Op grond van artikel 6:3:4 Sv kan de officier van justitie een beslissing tot tenuitvoerlegging van de vervangende hechtenis slechts nemen gedurende de termijn waarbinnen de taakstraf voltooid moet zijn of binnen drie maanden na afloop van deze termijn. De politierechter heeft geconstateerd dat de officier van justitie de beslissing tot toepassing van de vervangende hechtenis niet binnen de voornoemde termijn heeft genomen.
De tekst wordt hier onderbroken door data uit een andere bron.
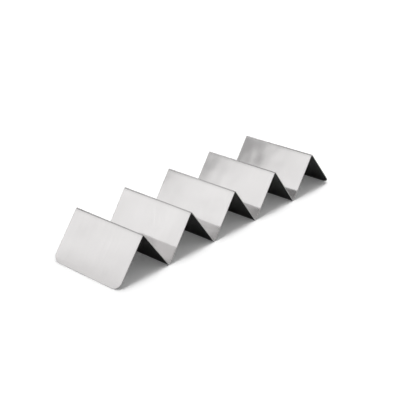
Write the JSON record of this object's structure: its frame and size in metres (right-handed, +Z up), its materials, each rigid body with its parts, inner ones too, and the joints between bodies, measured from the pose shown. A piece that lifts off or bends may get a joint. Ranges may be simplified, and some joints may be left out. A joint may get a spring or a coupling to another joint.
{
  "type": "taco holder",
  "caption": "Taco holder folded from a strip of brushed stainless steel: troughs for tacos between peaked ridges, standing on its lower folds and free end legs.",
  "frame": {"origin": "middle of the footprint, on the table that the holder stands on", "axes": "+X along the row of troughs, across the ridges; +Y along the ridges; +Z up"},
  "size_m": [0.3556, 0.1016, 0.0481],
  "materials": {
    "stainless": "brushed across the ridges, along the length of the strip; cut edges broken and burnished"
  },
  "bodies": {
    "root": {"folded_sheet": "stainless"}
  },
  "joints": []
}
De officier van justitie heeft op 10 mei 2024 de beslissing genomen en de kennisgeving hiervan aan de veroordeelde betekend, maar deze beslissing is niet ondertekend. Het is vaste jurisprudentie van deze rechtbank dat een beslissing tot toepassing van vervangende hechtenis ondertekend moet zijn door de officier van justitie (zie o.a. ECLI:NL:RBLIM:2024:4806). Een niet-ondertekende beslissing heeft geen rechtskracht.
De officier van justitie heeft na voornoemde uitspraak de beslissing van 10 mei 2024 op 25 juli 2024 alsnog ondertekend. De politierechter is van oordeel dat hierdoor pas op 25 juli 2024 de omzettingsbeslissing rechtskracht heeft gekregen.
De executietermijn van de taakstraf van de veroordeelde is geëindigd op 9 april 2024 en de termijn van artikel 6:3:4 Sv eindigde op 8 juli 2024. De omzettingsbeslissing van 25 juli 2024 is derhalve te laat.
Op grond hiervan wordt het bezwaarschrift gegrond verklaard en komt de politierechter niet meer toe aan een inhoudelijke behandeling. De politierechter stelt het aantal uren van de te verrichten taakstraf op nihil.

Beslissing

De politierechter:
  • verklaart het bezwaar gegrond;
  • bepaalt het nog resterende aantal uren te verrichten taakstraf op
Deze beslissing is gegeven door mr. W. Loof, politierechter, in tegenwoordigheid van
mr. C.W.P. Huntjens, griffier, en in het openbaar uitgesproken op 20 augustus 2024.